Portanto, enquanto não impusermos a nós mesmos um conjunto de regras e leis, e principalmente um indivíduo -ou grupo deles- que nos obrigue à conformidade com essas regras e leis, disporemos apenas da menor e mais primitiva liberdade, cujo inconveniente é ser contestável por qualquer outro, seja por palavras, seja pela força. Só que essa Constituição Civil que garante a maior das liberdades não é fruto de uma deliberação pontual e contingente, mas, antes, como o título do ensaio kantiano pretende deixar bem claro, apenas mediante uma “Ideia de uma História Universal com um Propósito Cosmopolita”.
E tal ideia pode ser alcançada, por exemplo, na letra de Kant, “se partirmos da história grega, se seguirmos a sua influência na formação e na desintegração do corpo político do povo romano, que absorveu o Estado grego, e a influência daquele sobre os bárbaros que, por seu turno, destruíram o Estado romano, e assim sucessivamente até aos nossos dias; se, além disso, acrescentarmos episodicamente a história política dos outros povos ... descobrir-se-á um curso regular da melhoria da constituição estatal”.

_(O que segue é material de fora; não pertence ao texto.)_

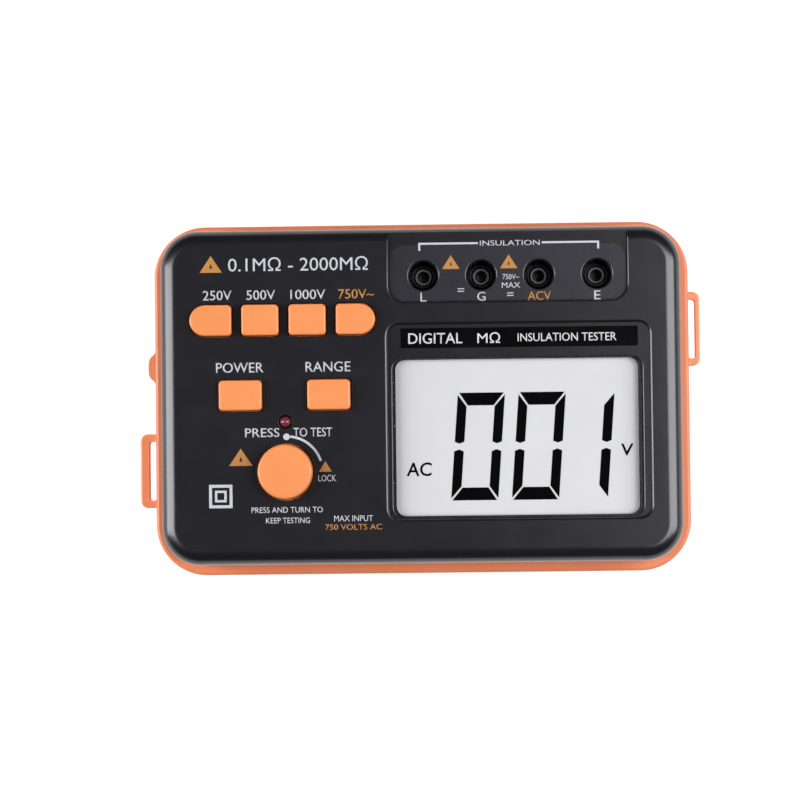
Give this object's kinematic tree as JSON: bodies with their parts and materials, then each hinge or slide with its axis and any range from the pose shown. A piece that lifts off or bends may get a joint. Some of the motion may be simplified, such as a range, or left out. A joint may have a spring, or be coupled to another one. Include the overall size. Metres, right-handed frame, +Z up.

Essa espécie de pré-hegelianismo kantiano outra coisa não é que a busca de um fio condutor que nos guie ao “absoluto cosmopolita” no qual o inescapável devir político da humanidade se torne, nas palavras do próprio Kant, “a arte política de predição de futuras mudanças políticas”. Desse modo, a condenável xenofobia que vemos crescer no presente pode ser compreendida, por exemplo, como o amargo, todavia necessário primeiro passo na histórica construção de sua condenação universal futura. Mas isso, é claro, se Kant estiver certo, ou seja, se a natureza humana tiver mesmo um “Propósito Cosmopolita”.